### Data
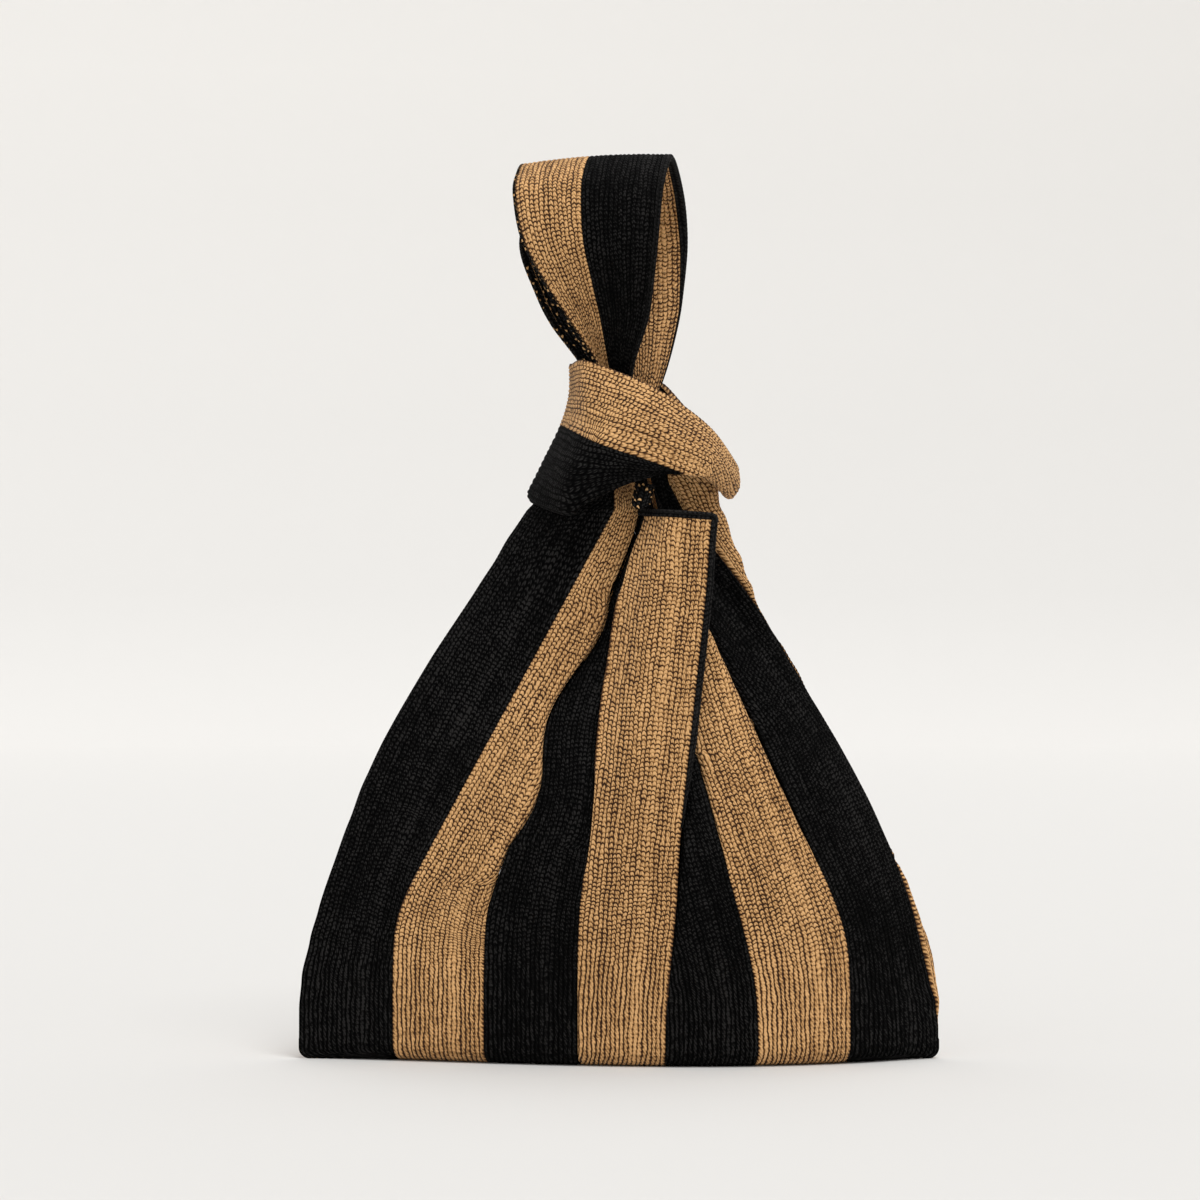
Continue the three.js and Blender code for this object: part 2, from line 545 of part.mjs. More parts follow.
/** The wrist loop and its roots. */
function wristLoop() {
  const group = new THREE.Group();
  const last = LOOP.length - 1;
  const camel = (s) => steps(CHAIN_WIDTH + BAND_CLEAR, loopTurn(s) - BAND_CLEAR, ACROSS_STRIPE);
  const black = (s) => steps(loopTurn(s) + BAND_CLEAR, 1 - ROLL_WIDTH - BAND_CLEAR, ACROSS_STRIPE);
  const chain = () => [0, CHAIN_WIDTH - BAND_CLEAR];
  const roll = () => [1 - ROLL_WIDTH + BAND_CLEAR, 1];
  const arch = steps(LOOP_SPLIT, last - LOOP_SPLIT, LOOP_STEPS);
  const bands = [
    ["loop_camel_face", camel, 0, SKIN, CAMEL],
    ["loop_black_face", black, 0, SKIN, BLACK],
    ["loop_black_lining", camel, CLOTH - SKIN, CLOTH, BLACK],
    ["loop_camel_lining", black, CLOTH - SKIN, CLOTH, CAMEL],
    ["loop_left_chain", chain, 0, CLOTH, CAMEL],
    ["loop_right_roll", roll, -ROLL_PROUD, CLOTH, BLACK],
  ];
  for (const [name, columns, near, far, yarn] of bands) {
    group.add(piece(name, band(loopFace, arch, columns, near, far), yarn));
  }
  const roots = {
    front: [0, LOOP_SPLIT - ROOT_CLEAR],
    back: [last - LOOP_SPLIT + ROOT_CLEAR, last],
  };
  for (const [side, [from, to]] of Object.entries(roots)) {
    const rows = steps(from, to, ROOT_STEPS);
    const left = (s) => steps(0, loopTurn(s) - 2 * BAND_CLEAR, ACROSS_STRIPE);
    const right = (s) => steps(loopTurn(s) + 2 * BAND_CLEAR, 1, ACROSS_STRIPE);
    group.add(piece(`loop_root_${side}_camel`, band(loopFace, rows, left, 0, CLOTH), CAMEL));
    group.add(piece(`loop_root_${side}_black`, band(loopFace, rows, right, 0, CLOTH), BLACK));
  }
  return group;
}

/** The short handle, wound once round the neck. */
function shortHandle() {
  const group = new THREE.Group();
  const count = WRAP.length;
  const ring = steps(0, count, WRAP_STEPS).slice(0, -1);
  const camel = () => steps(0, WRAP_TURN - WRAP_CLEAR, 5);
  group.add(piece("wrap_camel_face", band(wrapFace, ring, camel, 0, SKIN, true), CAMEL));
  group.add(piece("wrap_black_lining", band(wrapFace, ring, camel, CLOTH - SKIN, CLOTH, true), BLACK));
  const lower = steps(BLACK_WRAP_FROM, BLACK_WRAP_TO, BLACK_WRAP_STEPS);
  const black = () => steps(WRAP_TURN + WRAP_CLEAR, WRAP[0].length - 1, 5);
  group.add(piece("wrap_black_face", band(wrapFace, lower, black, 0, SKIN), BLACK));
  group.add(piece("wrap_camel_lining", band(wrapFace, lower, black, CLOTH - SKIN, CLOTH), CAMEL));
  return group;
}

const bag = new THREE.Group();
bag.add(body(), wristLoop(), shortHandle());

export default bag;
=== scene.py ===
"""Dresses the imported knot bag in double-faced knit, stitch by stitch.

The frame is in metres. Sizes in the classes are in millimetres, and become metres where a
mesh is made. X runs to the right, the front faces -Y and Z is up.
"""

import logging
import math
from collections.abc import Callable
from dataclasses import dataclass, field
from enum import Enum

import bpy
import numpy as np
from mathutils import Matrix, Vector


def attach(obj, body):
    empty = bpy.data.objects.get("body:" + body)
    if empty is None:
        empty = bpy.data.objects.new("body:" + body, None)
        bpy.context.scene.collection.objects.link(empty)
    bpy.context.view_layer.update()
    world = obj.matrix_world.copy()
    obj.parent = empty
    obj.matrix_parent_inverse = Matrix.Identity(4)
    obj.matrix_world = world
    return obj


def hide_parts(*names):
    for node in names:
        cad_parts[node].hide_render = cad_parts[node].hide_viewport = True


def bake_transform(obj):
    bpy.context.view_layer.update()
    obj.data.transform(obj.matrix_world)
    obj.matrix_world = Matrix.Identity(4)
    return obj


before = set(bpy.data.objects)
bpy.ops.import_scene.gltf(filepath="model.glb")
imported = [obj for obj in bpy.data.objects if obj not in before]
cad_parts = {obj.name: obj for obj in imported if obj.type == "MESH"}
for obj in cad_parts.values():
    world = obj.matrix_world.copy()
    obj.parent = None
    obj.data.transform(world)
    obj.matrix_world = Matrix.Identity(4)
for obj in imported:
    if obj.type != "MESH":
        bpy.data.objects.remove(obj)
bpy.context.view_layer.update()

MM = 0.001
# A place along a panel that none reaches
NEVER = 1e6
POINTS_PER_WALE = 4
ROWS_PER_COURSE = 2
Array = np.ndarray
Surface = Callable[[Array, Array], Array]
Colour = tuple[float, float, float]
Point = tuple[float, float, float]
Table = tuple[tuple[float, float], ...]
log = logging.getLogger("knot_bag")


# Small numeric helpers


def ease(t: Array) -> Array:
    """Smooth step from 0 to 1."""
    c = np.clip(t, 0.0, 1.0)
    return c * c * (3 - 2 * c)


def mix(a: Array, b: Array, t: Array) -> Array:
    """Straight mix of a and b."""
    return a + (b - a) * t


def unit(v: Array) -> Array:
    """Vectors along the last axis, made one long."""
    return v / np.maximum(np.linalg.norm(v, axis=-1, keepdims=True), 1e-9)


def spline_weights(t: Array) -> list[Array]:
    """Catmull-Rom weights of four neighbouring values at the share t between the middle two."""
    t2 = t * t
    t3 = t2 * t
    return [
        0.5 * (-t + 2 * t2 - t3),
        0.5 * (2 - 5 * t2 + 3 * t3),
        0.5 * (t + 4 * t2 - 3 * t3),
        0.5 * (t3 - t2),
    ]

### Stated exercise
From the line that contains "CLOTH, true), BLACK));" through the line that contains "if empty is", reproduce every line exactly, both end lines included.

### Answer to this exercise
  group.add(piece("wrap_black_lining", band(wrapFace, ring, camel, CLOTH - SKIN, CLOTH, true), BLACK));
  const lower = steps(BLACK_WRAP_FROM, BLACK_WRAP_TO, BLACK_WRAP_STEPS);
  const black = () => steps(WRAP_TURN + WRAP_CLEAR, WRAP[0].length - 1, 5);
  group.add(piece("wrap_black_face", band(wrapFace, lower, black, 0, SKIN), BLACK));
  group.add(piece("wrap_camel_lining", band(wrapFace, lower, black, CLOTH - SKIN, CLOTH), CAMEL));
  return group;
}

const bag = new THREE.Group();
bag.add(body(), wristLoop(), shortHandle());

export default bag;
=== scene.py ===
"""Dresses the imported knot bag in double-faced knit, stitch by stitch.

The frame is in metres. Sizes in the classes are in millimetres, and become metres where a
mesh is made. X runs to the right, the front faces -Y and Z is up.
"""

import logging
import math
from collections.abc import Callable
from dataclasses import dataclass, field
from enum import Enum

import bpy
import numpy as np
from mathutils import Matrix, Vector


def attach(obj, body):
    empty = bpy.data.objects.get("body:" + body)
    if empty is None:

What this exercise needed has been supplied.